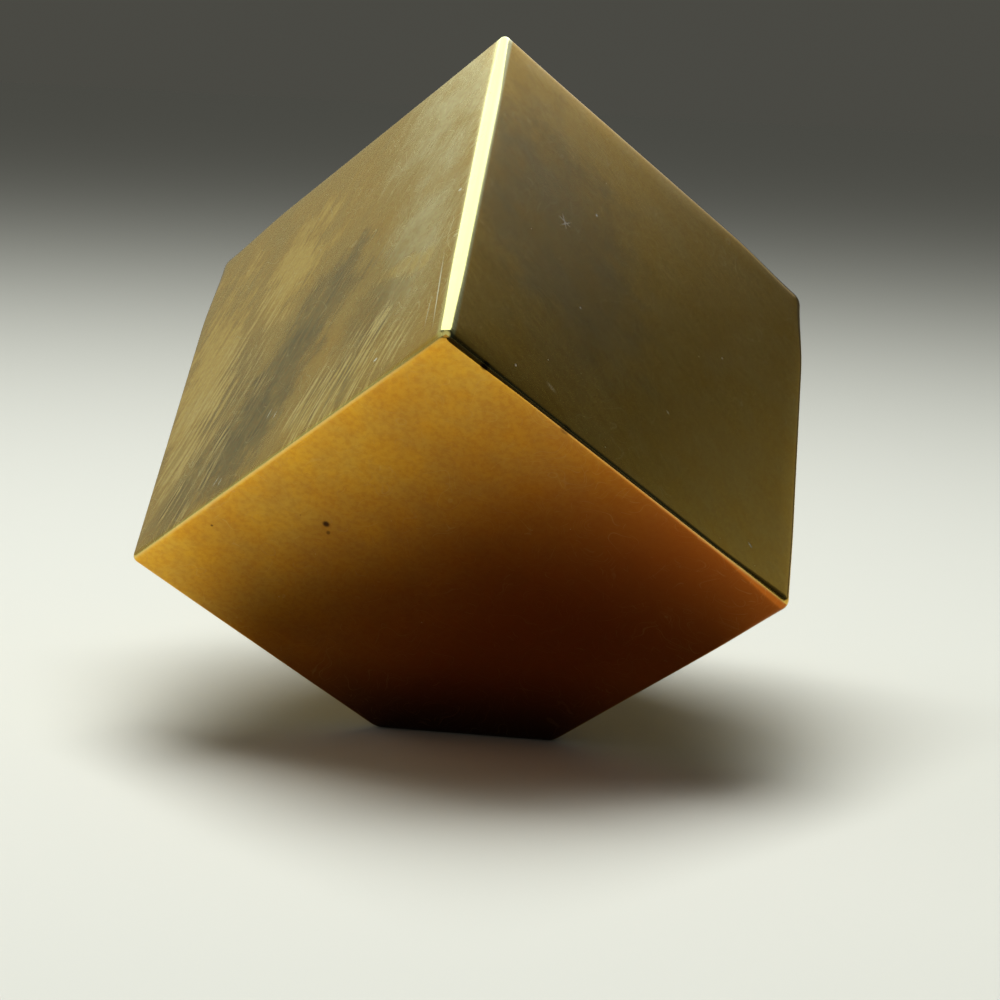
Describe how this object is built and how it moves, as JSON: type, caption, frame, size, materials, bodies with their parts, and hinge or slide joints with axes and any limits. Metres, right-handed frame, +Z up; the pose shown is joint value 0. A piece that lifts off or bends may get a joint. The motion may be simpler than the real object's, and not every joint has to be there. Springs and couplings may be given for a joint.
{
  "type": "corner-standing brass cube",
  "caption": "Solid brass cube with eased edges, one corner cut off flat so that it stands on the cut with its long diagonal upright.",
  "frame": {"origin": "middle of the flat foot, on the surface that the cube stands on", "axes": "+Z up along the cube's long diagonal, from the cut corner to the top corner; -Y towards the upper front corner, where an edge from the top ends; +X to the right seen from the front"},
  "size_m": [0.035, 0.04, 0.0387],
  "materials": {
    "brass": "hand-polished satin brass with brush streaks, light cloudy tarnish, fine scratches and brighter worn edges"
  },
  "bodies": {
    "root": {"brass_cube": "brass"}
  },
  "joints": []
}
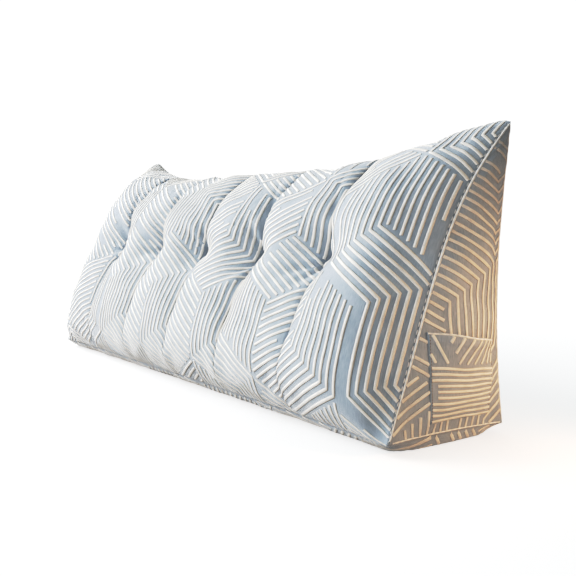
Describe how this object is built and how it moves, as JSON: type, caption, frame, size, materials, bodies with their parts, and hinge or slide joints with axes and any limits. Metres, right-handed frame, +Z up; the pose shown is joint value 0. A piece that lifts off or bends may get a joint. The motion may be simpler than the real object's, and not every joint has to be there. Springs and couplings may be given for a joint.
{
  "type": "backrest pillow",
  "caption": "Long wedge-shaped bed backrest pillow in woven cloth, drawn in by a row of tufts, with a patch pocket on its right end panel.",
  "frame": {"origin": "on the floor under the middle of the whole pillow", "axes": "+X along the pillow towards the end with the pocket, +Y from the sloping front panel to the upright back panel, +Z up"},
  "size_m": [1.255, 0.3174, 0.4945],
  "materials": {
    "jacquard_cloth": "matt woven ground with raised ribs of yarn"
  },
  "bodies": {
    "root": {"cushion": "jacquard_cloth", "pocket": "jacquard_cloth"}
  },
  "joints": []
}
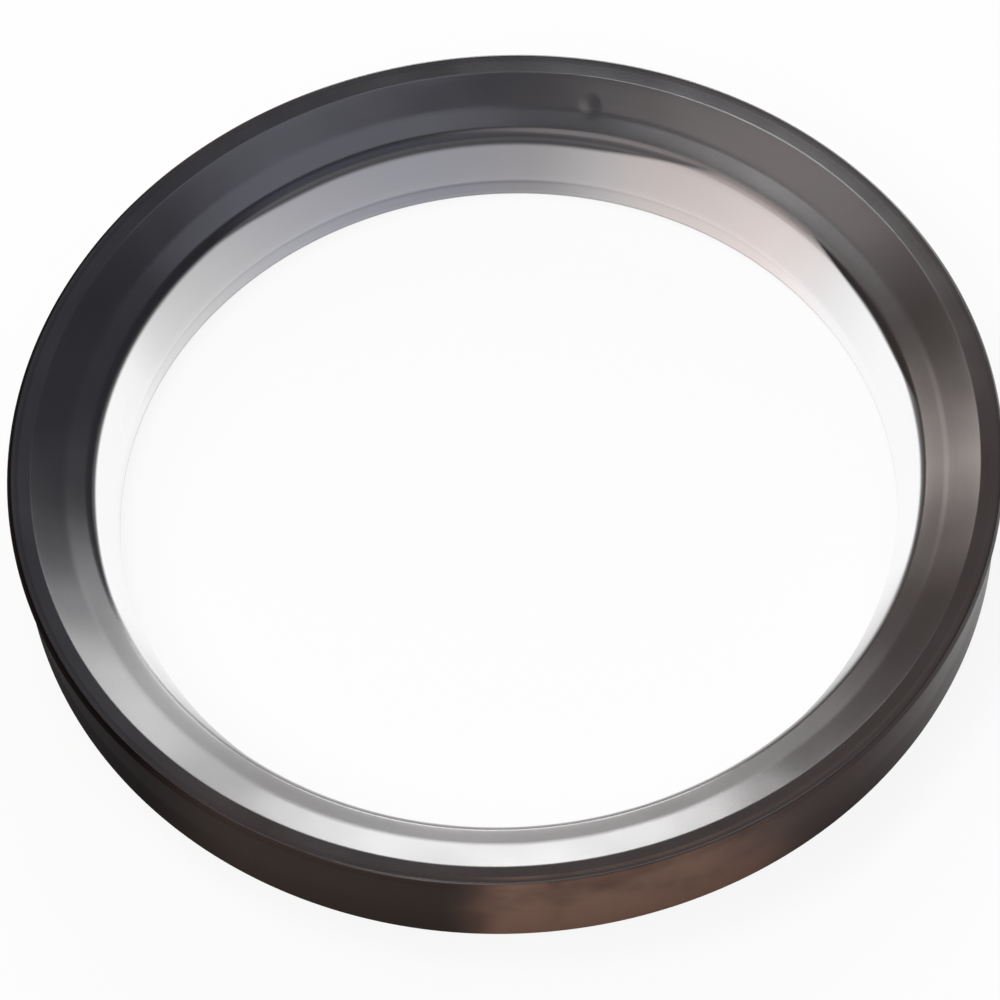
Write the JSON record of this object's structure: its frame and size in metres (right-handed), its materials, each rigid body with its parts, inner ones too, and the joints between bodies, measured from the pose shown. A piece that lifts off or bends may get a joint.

» Written problem
Each entry above is to be printed again exactly.

» Answer to this problem
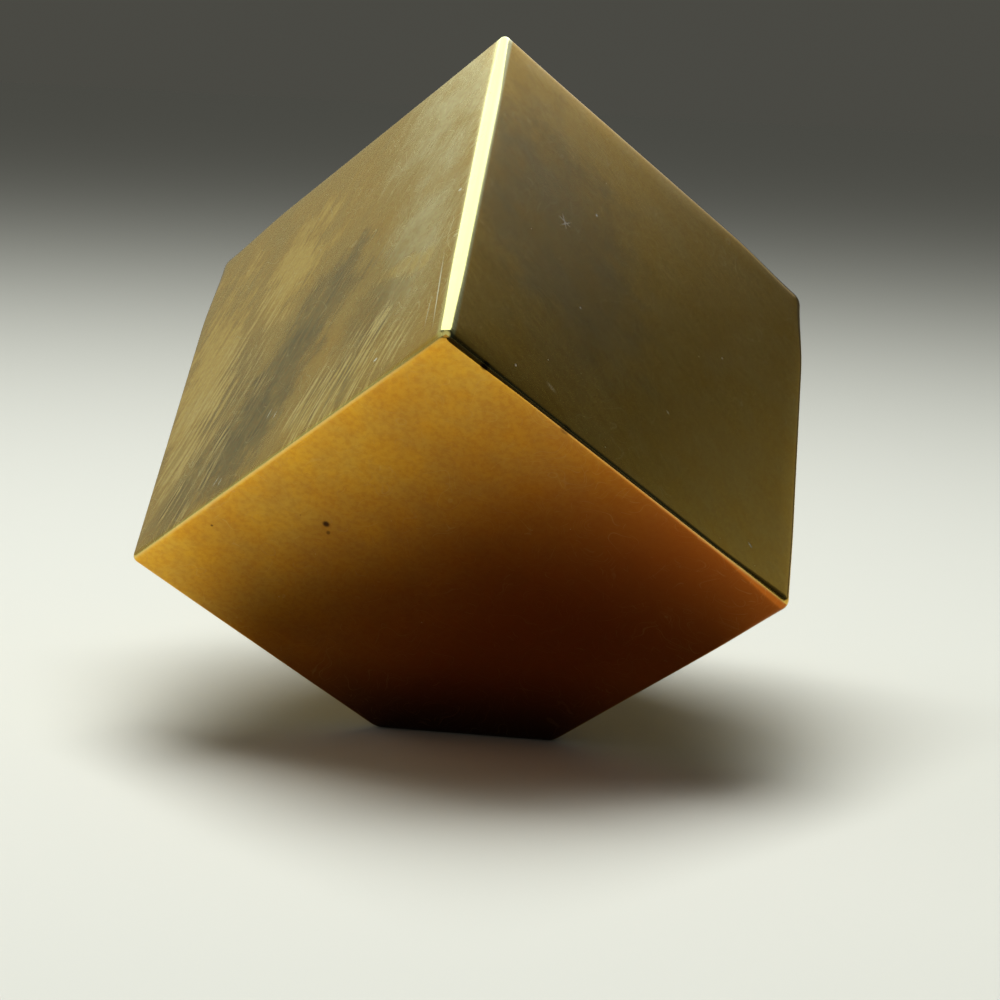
Describe how this object is built and how it moves, as JSON: type, caption, frame, size, materials, bodies with their parts, and hinge or slide joints with axes and any limits. Metres, right-handed frame, +Z up; the pose shown is joint value 0. A piece that lifts off or bends may get a joint. The motion may be simpler than the real object's, and not every joint has to be there. Springs and couplings may be given for a joint.
{
  "type": "corner-standing brass cube",
  "caption": "Solid brass cube with eased edges, one corner cut off flat so that it stands on the cut with its long diagonal upright.",
  "frame": {"origin": "middle of the flat foot, on the surface that the cube stands on", "axes": "+Z up along the cube's long diagonal, from the cut corner to the top corner; -Y towards the upper front corner, where an edge from the top ends; +X to the right seen from the front"},
  "size_m": [0.035, 0.04, 0.0387],
  "materials": {
    "brass": "hand-polished satin brass with brush streaks, light cloudy tarnish, fine scratches and brighter worn edges"
  },
  "bodies": {
    "root": {"brass_cube": "brass"}
  },
  "joints": []
}
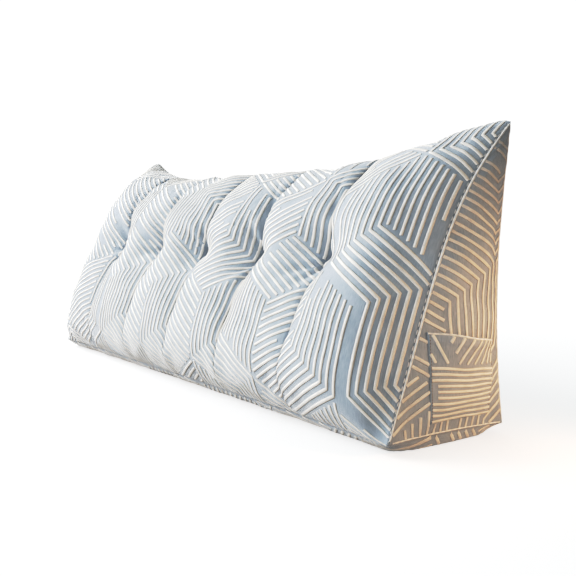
Describe how this object is built and how it moves, as JSON: type, caption, frame, size, materials, bodies with their parts, and hinge or slide joints with axes and any limits. Metres, right-handed frame, +Z up; the pose shown is joint value 0. A piece that lifts off or bends may get a joint. The motion may be simpler than the real object's, and not every joint has to be there. Springs and couplings may be given for a joint.
{
  "type": "backrest pillow",
  "caption": "Long wedge-shaped bed backrest pillow in woven cloth, drawn in by a row of tufts, with a patch pocket on its right end panel.",
  "frame": {"origin": "on the floor under the middle of the whole pillow", "axes": "+X along the pillow towards the end with the pocket, +Y from the sloping front panel to the upright back panel, +Z up"},
  "size_m": [1.255, 0.3174, 0.4945],
  "materials": {
    "jacquard_cloth": "matt woven ground with raised ribs of yarn"
  },
  "bodies": {
    "root": {"cushion": "jacquard_cloth", "pocket": "jacquard_cloth"}
  },
  "joints": []
}
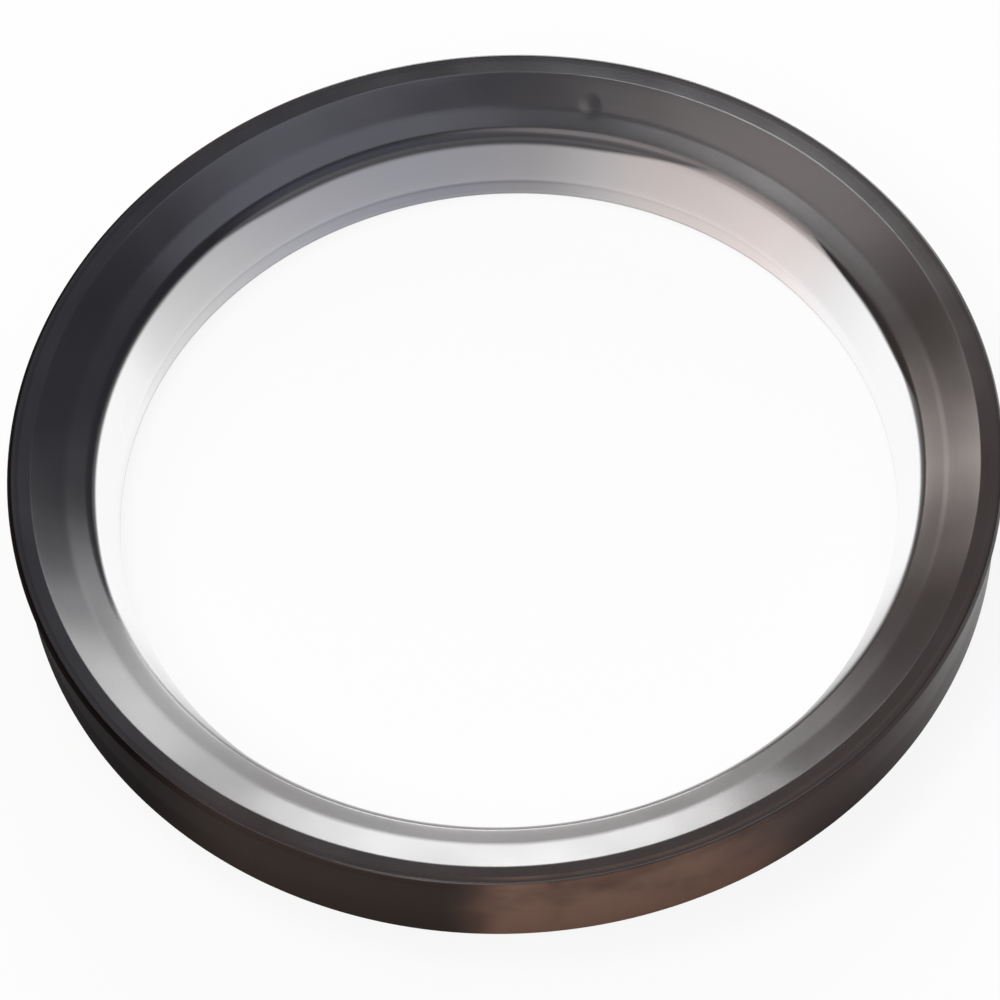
Write the JSON record of this object's structure: its frame and size in metres (right-handed), its materials, each rigid body with its parts, inner ones too, and the joints between bodies, measured from the pose shown. A piece that lifts off or bends may get a joint.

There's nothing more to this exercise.